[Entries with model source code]
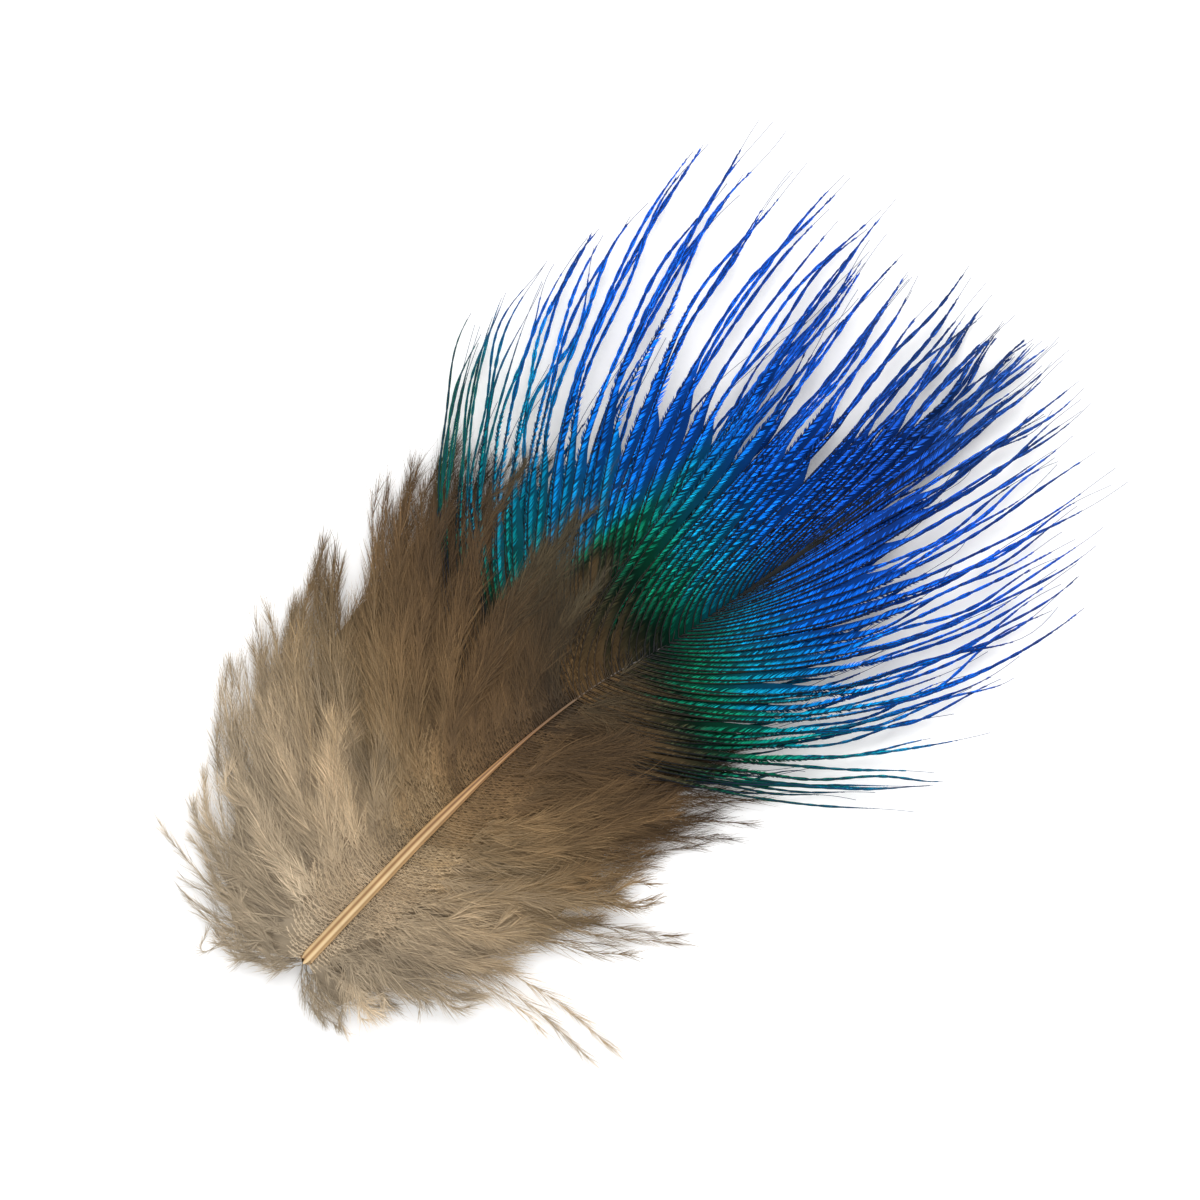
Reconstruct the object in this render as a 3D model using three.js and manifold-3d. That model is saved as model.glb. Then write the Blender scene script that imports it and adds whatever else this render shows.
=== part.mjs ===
// A small blue body feather of a peacock, lying face up on a flat surface.
// Millimetres. +Y runs from the quill to the tips, +X is to the right seen from above, +Z is up.
// The feather grew as one piece: one solid of its shaft, its two vanes and its down.
import * as THREE from 'three';
import { mergeVertices } from 'three/addons/utils/BufferGeometryUtils.js';
import Module from 'manifold-3d';

const wasm = await Module();
wasm.setup();

// Colour of the blue vane, which covers most of what is seen
const FEATHER_BLUE = 0x14549c;

// The middle of the feather's length and width, on the grid that the tables below are measured on
const MIDDLE_X = 0.56;
const MIDDLE_Y = 0.29;

// Shaft: station along the feather, sideways place, height of its axis and radius
const SHAFT = [
  [-35.4, 1.1, 2.4, 0.5],
  [-29.0, 0.9, 3.4, 0.48],
  [-20.0, 0.7, 4.5, 0.42],
  [-11.0, 1.0, 4.9, 0.32],
  [-4.5, 1.9, 4.7, 0.25],
  [1.0, 3.4, 4.2, 0.2],
  [6.0, 4.4, 3.7, 0.17],
  [11.5, 5.3, 3.2, 0.14],
  [15.0, 5.9, 2.9, 0.12],
];

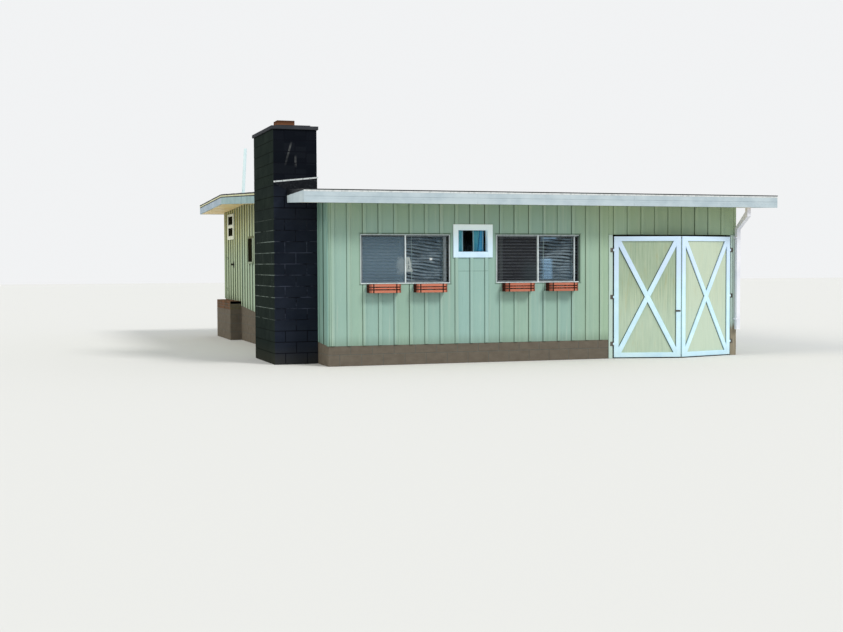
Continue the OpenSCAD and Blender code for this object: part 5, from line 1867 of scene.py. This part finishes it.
def leaf_outlines():
    """Outlines of stiles, rails, the whole brace and the two half braces, in the leaf's own plane."""
    u0, u1, v1 = LEAF_START + LEAF_BOARD, LEAF_WIDTH - LEAF_BOARD, LEAF_HEIGHT - LEAF_BOARD
    half, gap = LEAF_BOARD / 2, 0.0012
    size = wide, tall = np.array([u1 - u0, v1 - LEAF_BOARD])
    c, s = size / math.hypot(wide, tall)
    top = LEAF_HEIGHT - 0.001
    stiles = rectangles([LEAF_START + 0.001, u1 + gap], 0.001, [u0 - gap, LEAF_WIDTH - 0.001], top)
    rails = rectangles(u0 + gap, [0.001, v1 + gap], u1 - gap, [LEAF_BOARD - gap, top])
    rising = np.array([[0, 0], [half / s, 0], [wide, tall - half / c],
                       size, [wide - half / s, tall], [0, half / c]])
    falling = (rising * [1, -1] + [0, tall])[::-1]
    cross = size / 2
    part = np.array([[0, 0], [half / s, 0], cross + [0, -half / c], cross + [-half / s, 0], [0, half / c]])
    braces = [moved_in(outline, gap) + [u0, LEAF_BOARD] for outline in (falling, part, size - part)]
    return stiles, rails, braces


def door_boards(body, name):
    """Bevelled faces on the white boards of one leaf, and screws at their ends."""
    shape, screws = Shape(), Shape()
    place = leaf_face(body)
    stiles, rails, braces = leaf_outlines()
    for outlines, front in ((stiles, 0.0022), (rails, 0.0020), *((brace, 0.0024) for brace in braces)):
        planks(shape, outlines, -0.006, front, 0.0020, place)
    shape.piece(name + "_boards", DOOR_WHITE, "trim_white", body)
    foot, head = 0.045, LEAF_HEIGHT - 0.045
    groups = ((0.03, 0.08), (LEAF_WIDTH - 0.065, LEAF_WIDTH - 0.02), (LEAF_WIDTH / 2,))
    spots = [(u, v) for group in groups for v in (foot, head) for u in group]
    spots += [(u, v) for u in (0.055, LEAF_WIDTH - 0.045) for v in (0.75, 1.55)]
    u, v = np.transpose(spots)
    turned(screws, place(u, v, 0.0020), SCREW, facing(place))
    screws.piece(name + "_screws", DOOR_WHITE, "trim_white", body)


door_boards("boat_door_left", "left_leaf")
door_boards("boat_door_right", "right_leaf")

# %% Floor
floor_shape = bpy.data.meshes.new("pale_floor")
floor_corners = [(-90, -90, -0.002), (110, -90, -0.002), (110, 110, -0.002), (-90, 110, -0.002)]
floor_shape.from_pydata(floor_corners, [], [(0, 1, 2, 3)])
floor_finish = Finish("pale_floor", roughness=0.9, specular=0.1)
floor_shape.materials.append(floor_finish.set(Base_Color=(0.64, 0.635, 0.62, 1)))
floor = bpy.data.objects.new("pale_floor", floor_shape)
bpy.context.scene.collection.objects.link(floor)
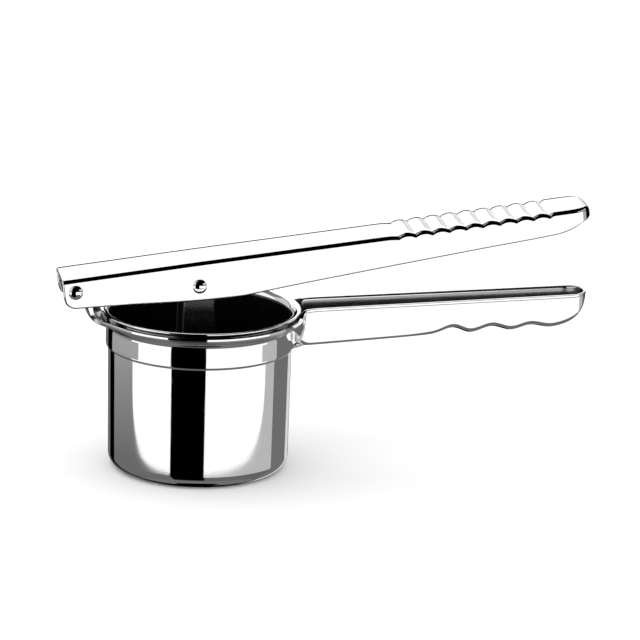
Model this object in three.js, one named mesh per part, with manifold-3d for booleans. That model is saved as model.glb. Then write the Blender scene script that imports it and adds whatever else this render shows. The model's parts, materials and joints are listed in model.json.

**What is asked**
Using the data above, restate word for word the lines from its opening line through the line that contains "const FEATHER_BLUE = 0x14549c;", and no more.

**Solution to this exercise**
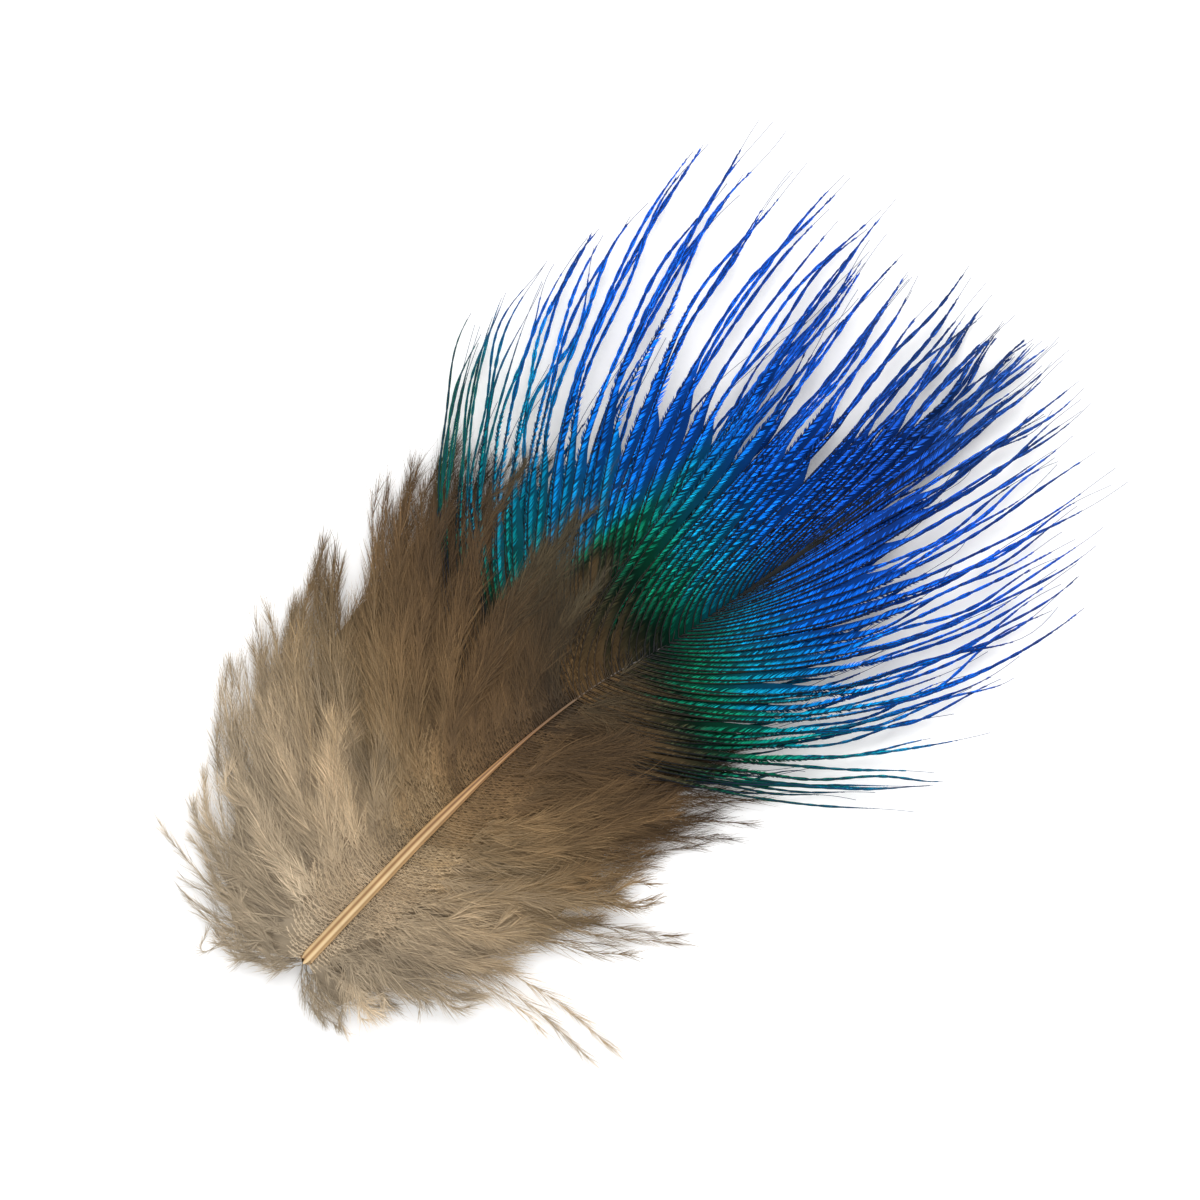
Reconstruct the object in this render as a 3D model using three.js and manifold-3d. That model is saved as model.glb. Then write the Blender scene script that imports it and adds whatever else this render shows.
=== part.mjs ===
// A small blue body feather of a peacock, lying face up on a flat surface.
// Millimetres. +Y runs from the quill to the tips, +X is to the right seen from above, +Z is up.
// The feather grew as one piece: one solid of its shaft, its two vanes and its down.
import * as THREE from 'three';
import { mergeVertices } from 'three/addons/utils/BufferGeometryUtils.js';
import Module from 'manifold-3d';

const wasm = await Module();
wasm.setup();

// Colour of the blue vane, which covers most of what is seen
const FEATHER_BLUE = 0x14549c;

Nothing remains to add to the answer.